God Bless You, Mr. Vonnegut


God Bless You, Mr. Vonnegut

When I think about my own death, I don’t console myself with the idea that my descendents and my books and all that will live on. Anybody with any sense knows that the whole solar system will go up like a celluloid collar by-and-by. I honestly believe, though, that we are wrong to think that moments go away, never to be seen again. This moment and every moment lasts forever.
-Kurt Vonnegut

I heard about the death of my hero, Kurt Vonnegut Jr., 84, around 7 a.m. It felt like a sharp jab to the stomach. I continued with my morning routine, showered, got ready and left for work.

In New York City today it was pouring, not your average drizzle that dusts right off your clothes with a flick of a wrist, but a towering downpour, equipped with gusts of ripping wind that actually bended my umbrella in half.

I proceeded onto the dreary den of my Brooklyn subway stop, and found myself bombarded by a mass of downtrodden subway riders, a very familiar New York City scene. I looked around and examined the faces of the commuters, the stoic, empty glares, each crammed into the maze and often hysteria of New York City life. I felt like a tiny spoke in a much broader, meaner economic and social wheel, a wheel perpetually in a vicious motion, stopping for no one along the way.

I got as far as the Whitehall stop in Manhattan and turned around. Not today, not on the day my hero died.

With the passing of Kurt Vonnegut, I’m left feeling like an aspiring auto mechanic without an instruction manual. The author penned 23 total works, including 15 novels, which is of course, more than anyone could possibly ask for from their favorite author. But what about tomorrow? I worry about my kids, and their children’s kids, who will supply them with a voice of decency and reason, of peace and justice?

To read Vonnegut is to be catapulted into a stratosphere of the impossible, where fact and fiction overlap into a hybrid of black humor and serious social criticism, solidifying his status as a rhetorical prankster. After finishing a Vonnegut book, you feel like you’ve just been given a giant, warm handshake equipped with a sting from an electric hand buzzer.

Vonnegut’s best work, Cat’s Cradle, Breakfast of Champions, Hocus Pocus, A Man Without A Country, and what many consider to be his finest novel, the anti-war classic, Slaughterhouse-Five, run the reader through a gamut of emotions. No other author has made me see the beauty, sorrow, joy, and pain of the world like Kurt Vonnegut. I don’t own Vonnegut novels I collect them, like a child acquires memory and experience.
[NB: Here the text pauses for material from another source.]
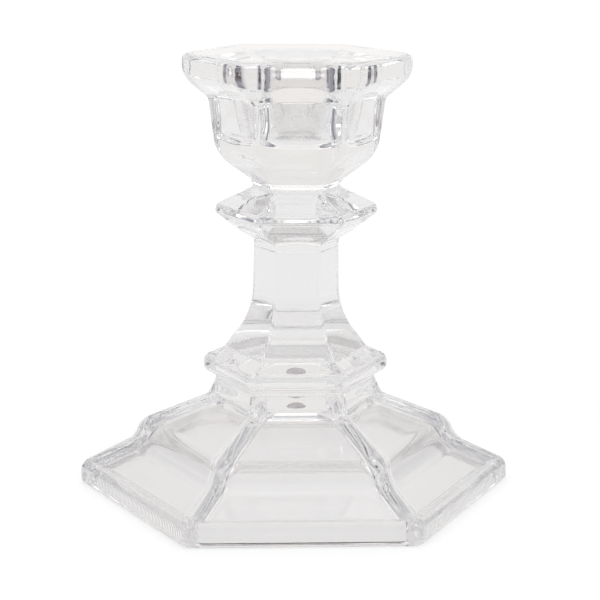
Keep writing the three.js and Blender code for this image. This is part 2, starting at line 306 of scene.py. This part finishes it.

Underneath the roar of Vonnegut’s prose is an innocuous plea for decency, for humanity to live up to its highest ideals. Vonnegut loved to quote Mark Twain, Jesus, and former American Socialist Party leader, Eugene V. Debs. But it was an existential quote from his son Mark Vonnegut, that Kurt seemed most found of, “We are here to help each other get through this thing, whatever it is.”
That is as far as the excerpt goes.